───── Raw records

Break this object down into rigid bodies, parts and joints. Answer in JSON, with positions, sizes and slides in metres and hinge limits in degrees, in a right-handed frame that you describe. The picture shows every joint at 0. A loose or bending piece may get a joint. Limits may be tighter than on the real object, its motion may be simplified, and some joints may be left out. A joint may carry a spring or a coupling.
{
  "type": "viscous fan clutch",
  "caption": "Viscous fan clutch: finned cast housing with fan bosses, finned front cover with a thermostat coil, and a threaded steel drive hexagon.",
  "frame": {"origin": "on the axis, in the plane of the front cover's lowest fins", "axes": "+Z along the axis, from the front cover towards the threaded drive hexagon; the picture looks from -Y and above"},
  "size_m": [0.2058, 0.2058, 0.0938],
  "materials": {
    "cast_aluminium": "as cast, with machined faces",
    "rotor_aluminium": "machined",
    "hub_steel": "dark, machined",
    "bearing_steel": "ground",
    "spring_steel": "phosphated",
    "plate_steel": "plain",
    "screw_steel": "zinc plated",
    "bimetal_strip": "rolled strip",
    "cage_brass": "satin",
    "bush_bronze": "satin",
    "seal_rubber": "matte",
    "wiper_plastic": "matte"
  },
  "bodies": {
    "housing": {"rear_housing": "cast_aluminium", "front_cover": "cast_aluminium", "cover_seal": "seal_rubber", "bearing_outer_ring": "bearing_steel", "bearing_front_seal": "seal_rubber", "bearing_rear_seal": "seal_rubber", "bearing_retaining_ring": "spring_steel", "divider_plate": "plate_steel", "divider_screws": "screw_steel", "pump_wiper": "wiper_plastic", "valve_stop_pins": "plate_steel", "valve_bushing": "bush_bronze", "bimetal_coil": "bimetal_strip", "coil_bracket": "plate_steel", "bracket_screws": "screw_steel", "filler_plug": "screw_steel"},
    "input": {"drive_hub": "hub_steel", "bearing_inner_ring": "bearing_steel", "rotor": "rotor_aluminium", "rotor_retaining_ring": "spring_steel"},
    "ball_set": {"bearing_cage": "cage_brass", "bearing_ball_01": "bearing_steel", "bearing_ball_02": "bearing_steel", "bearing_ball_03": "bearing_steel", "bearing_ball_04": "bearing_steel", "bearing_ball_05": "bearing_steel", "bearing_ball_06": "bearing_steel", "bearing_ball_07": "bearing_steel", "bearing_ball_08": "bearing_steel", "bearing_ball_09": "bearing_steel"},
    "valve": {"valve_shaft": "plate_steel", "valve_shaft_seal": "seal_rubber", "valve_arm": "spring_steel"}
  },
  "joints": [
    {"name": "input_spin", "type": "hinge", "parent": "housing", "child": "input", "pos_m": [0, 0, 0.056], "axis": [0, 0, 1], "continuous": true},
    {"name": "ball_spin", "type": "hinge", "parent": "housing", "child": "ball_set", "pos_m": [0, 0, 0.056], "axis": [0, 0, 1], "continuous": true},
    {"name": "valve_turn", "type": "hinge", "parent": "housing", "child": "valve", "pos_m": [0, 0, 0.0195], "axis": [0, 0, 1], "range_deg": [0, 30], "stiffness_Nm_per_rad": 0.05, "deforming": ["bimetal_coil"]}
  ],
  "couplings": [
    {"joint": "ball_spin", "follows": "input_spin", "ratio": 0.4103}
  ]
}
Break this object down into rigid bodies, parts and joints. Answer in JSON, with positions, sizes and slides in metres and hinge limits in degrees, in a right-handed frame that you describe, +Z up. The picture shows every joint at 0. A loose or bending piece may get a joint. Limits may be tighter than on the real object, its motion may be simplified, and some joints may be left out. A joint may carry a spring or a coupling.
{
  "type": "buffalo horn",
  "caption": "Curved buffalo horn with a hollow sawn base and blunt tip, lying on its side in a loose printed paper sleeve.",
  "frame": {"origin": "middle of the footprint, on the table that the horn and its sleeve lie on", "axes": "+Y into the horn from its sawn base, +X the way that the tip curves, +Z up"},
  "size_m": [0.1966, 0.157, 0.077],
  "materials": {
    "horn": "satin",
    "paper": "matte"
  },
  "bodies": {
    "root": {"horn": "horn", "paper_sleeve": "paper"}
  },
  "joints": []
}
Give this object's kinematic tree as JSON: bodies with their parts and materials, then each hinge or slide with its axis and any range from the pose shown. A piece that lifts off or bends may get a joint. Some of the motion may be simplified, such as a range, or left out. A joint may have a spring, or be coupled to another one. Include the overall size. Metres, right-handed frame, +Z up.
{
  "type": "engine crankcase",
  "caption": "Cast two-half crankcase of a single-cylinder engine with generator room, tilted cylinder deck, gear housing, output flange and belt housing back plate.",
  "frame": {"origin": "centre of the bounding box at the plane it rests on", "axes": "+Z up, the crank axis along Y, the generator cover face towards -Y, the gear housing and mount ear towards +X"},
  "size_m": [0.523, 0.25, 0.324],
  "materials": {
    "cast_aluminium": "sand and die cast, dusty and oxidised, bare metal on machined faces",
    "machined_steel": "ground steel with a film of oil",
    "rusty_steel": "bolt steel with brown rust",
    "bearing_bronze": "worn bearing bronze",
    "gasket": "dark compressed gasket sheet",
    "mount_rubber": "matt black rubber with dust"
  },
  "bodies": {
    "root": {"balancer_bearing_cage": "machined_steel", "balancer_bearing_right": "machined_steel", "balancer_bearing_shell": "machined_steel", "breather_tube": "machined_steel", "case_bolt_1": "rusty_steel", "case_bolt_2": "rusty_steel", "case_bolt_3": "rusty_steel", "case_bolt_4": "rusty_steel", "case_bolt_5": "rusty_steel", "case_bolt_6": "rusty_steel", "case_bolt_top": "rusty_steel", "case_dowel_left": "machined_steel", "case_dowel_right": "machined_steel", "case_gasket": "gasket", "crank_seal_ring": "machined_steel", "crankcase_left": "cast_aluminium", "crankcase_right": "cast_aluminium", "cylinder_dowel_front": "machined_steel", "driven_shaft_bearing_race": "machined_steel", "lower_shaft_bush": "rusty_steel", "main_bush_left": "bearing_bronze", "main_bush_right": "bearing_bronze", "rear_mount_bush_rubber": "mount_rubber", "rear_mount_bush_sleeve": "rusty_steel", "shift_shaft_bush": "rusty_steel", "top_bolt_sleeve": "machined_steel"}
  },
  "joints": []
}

──────────
───── Raw records

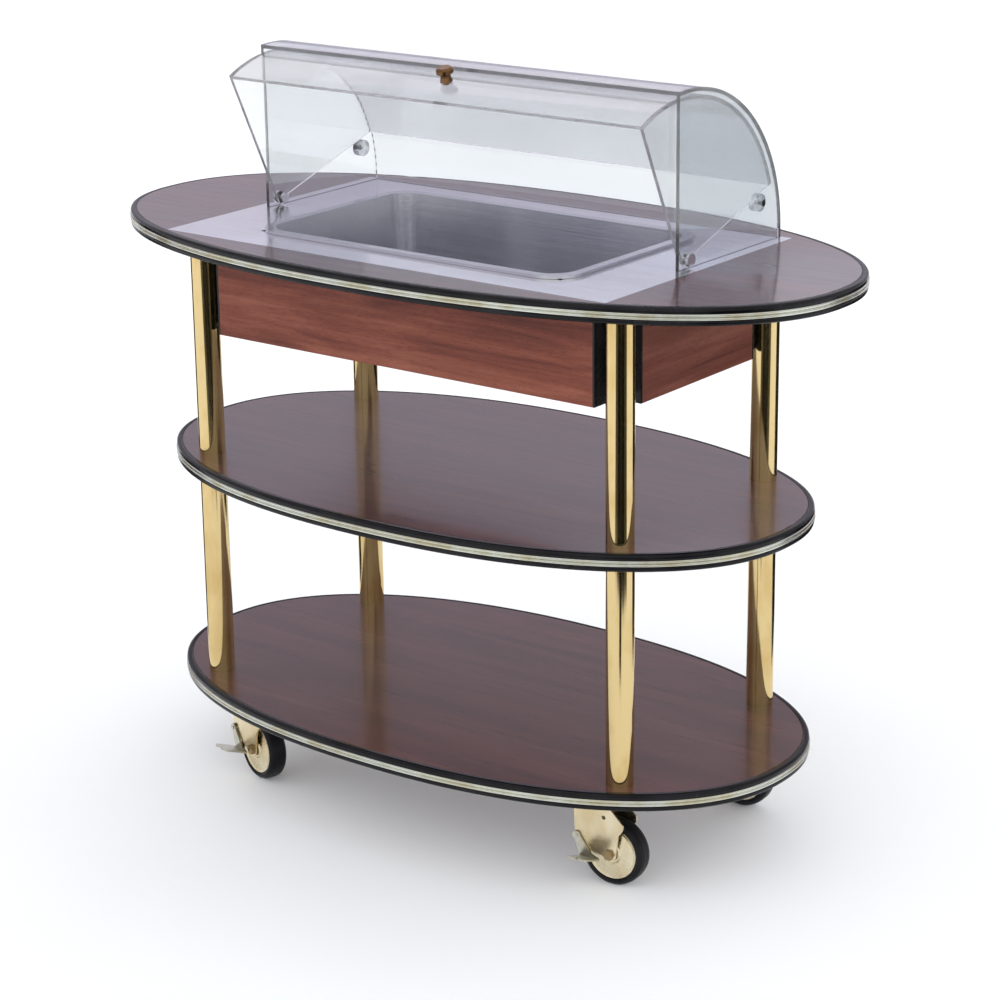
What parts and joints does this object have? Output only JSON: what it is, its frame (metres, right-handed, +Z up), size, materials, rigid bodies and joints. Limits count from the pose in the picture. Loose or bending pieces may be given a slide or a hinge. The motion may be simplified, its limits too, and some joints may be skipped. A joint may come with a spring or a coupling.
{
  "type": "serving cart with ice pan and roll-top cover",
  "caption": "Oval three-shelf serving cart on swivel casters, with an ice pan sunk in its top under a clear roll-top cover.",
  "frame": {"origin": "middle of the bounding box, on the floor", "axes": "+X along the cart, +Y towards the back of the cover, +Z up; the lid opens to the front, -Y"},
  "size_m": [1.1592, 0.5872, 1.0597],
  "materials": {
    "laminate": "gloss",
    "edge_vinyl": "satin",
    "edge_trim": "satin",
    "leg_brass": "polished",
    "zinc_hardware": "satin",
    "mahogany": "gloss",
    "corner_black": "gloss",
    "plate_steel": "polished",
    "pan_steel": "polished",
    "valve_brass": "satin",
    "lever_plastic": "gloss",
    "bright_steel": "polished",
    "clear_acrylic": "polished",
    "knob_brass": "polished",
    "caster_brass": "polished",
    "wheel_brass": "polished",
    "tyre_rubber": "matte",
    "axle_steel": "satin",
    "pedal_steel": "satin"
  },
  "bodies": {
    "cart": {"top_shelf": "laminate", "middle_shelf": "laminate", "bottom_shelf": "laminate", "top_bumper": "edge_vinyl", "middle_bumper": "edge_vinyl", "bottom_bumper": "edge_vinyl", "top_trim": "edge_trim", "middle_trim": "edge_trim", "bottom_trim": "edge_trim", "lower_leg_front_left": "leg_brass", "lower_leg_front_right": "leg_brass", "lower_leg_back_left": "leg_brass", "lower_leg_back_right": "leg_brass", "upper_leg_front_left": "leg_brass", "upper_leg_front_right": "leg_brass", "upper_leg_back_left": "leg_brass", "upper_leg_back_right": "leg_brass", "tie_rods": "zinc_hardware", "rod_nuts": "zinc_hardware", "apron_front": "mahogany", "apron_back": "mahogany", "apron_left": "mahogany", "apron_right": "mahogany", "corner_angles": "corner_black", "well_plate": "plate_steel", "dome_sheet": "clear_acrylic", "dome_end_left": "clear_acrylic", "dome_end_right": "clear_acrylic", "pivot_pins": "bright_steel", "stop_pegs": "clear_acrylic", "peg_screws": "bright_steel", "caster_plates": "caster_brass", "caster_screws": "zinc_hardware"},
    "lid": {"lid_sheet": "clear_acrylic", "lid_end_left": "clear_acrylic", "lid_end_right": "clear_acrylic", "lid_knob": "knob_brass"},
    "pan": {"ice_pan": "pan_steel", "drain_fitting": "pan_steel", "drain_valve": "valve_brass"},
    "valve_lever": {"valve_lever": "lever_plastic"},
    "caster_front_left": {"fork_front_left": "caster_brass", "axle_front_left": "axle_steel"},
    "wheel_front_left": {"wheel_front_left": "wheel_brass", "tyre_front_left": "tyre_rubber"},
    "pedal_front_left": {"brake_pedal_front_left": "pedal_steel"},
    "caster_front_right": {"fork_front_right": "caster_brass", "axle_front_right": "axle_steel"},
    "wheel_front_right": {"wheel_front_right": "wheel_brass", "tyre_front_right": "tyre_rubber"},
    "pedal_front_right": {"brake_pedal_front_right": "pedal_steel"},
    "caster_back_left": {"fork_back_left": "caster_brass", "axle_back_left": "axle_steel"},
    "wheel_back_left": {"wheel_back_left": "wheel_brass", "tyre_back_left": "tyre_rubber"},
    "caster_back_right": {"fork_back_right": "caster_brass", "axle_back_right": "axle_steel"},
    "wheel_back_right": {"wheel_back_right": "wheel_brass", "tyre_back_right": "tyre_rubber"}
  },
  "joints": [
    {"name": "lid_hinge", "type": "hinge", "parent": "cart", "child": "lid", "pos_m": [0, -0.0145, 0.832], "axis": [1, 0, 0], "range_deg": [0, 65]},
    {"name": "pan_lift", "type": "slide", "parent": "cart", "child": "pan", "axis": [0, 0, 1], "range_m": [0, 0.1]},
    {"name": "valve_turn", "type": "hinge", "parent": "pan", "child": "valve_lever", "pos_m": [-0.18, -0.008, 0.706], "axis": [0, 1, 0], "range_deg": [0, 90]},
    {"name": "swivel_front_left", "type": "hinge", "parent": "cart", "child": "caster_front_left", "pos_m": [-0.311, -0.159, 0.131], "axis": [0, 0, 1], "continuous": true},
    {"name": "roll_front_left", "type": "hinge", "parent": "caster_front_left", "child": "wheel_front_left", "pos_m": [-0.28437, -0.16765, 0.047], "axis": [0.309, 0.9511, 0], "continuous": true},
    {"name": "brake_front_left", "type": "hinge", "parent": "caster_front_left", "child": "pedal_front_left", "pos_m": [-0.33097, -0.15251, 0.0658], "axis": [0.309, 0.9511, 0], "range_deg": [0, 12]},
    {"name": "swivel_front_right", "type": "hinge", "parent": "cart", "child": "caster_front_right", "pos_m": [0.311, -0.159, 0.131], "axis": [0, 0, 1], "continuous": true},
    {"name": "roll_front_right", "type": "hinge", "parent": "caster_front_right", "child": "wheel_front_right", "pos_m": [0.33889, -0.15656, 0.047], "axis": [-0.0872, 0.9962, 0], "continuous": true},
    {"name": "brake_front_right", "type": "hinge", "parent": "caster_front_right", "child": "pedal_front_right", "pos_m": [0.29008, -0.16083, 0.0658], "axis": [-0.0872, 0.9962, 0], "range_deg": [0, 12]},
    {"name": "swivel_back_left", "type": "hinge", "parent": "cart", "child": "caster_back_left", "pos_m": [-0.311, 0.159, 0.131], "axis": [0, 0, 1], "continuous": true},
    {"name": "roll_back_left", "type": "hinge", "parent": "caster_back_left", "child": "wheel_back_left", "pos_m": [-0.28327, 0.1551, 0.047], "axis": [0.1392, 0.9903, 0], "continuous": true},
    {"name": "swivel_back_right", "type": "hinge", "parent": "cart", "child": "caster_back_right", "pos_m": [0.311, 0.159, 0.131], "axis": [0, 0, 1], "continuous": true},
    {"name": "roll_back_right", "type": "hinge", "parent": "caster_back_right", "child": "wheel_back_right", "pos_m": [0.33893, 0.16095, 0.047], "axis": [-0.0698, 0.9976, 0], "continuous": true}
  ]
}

──────────

Stated goal —
What number of lines in the records contain the word "describe"? Answer with that number alone.

Solution —
2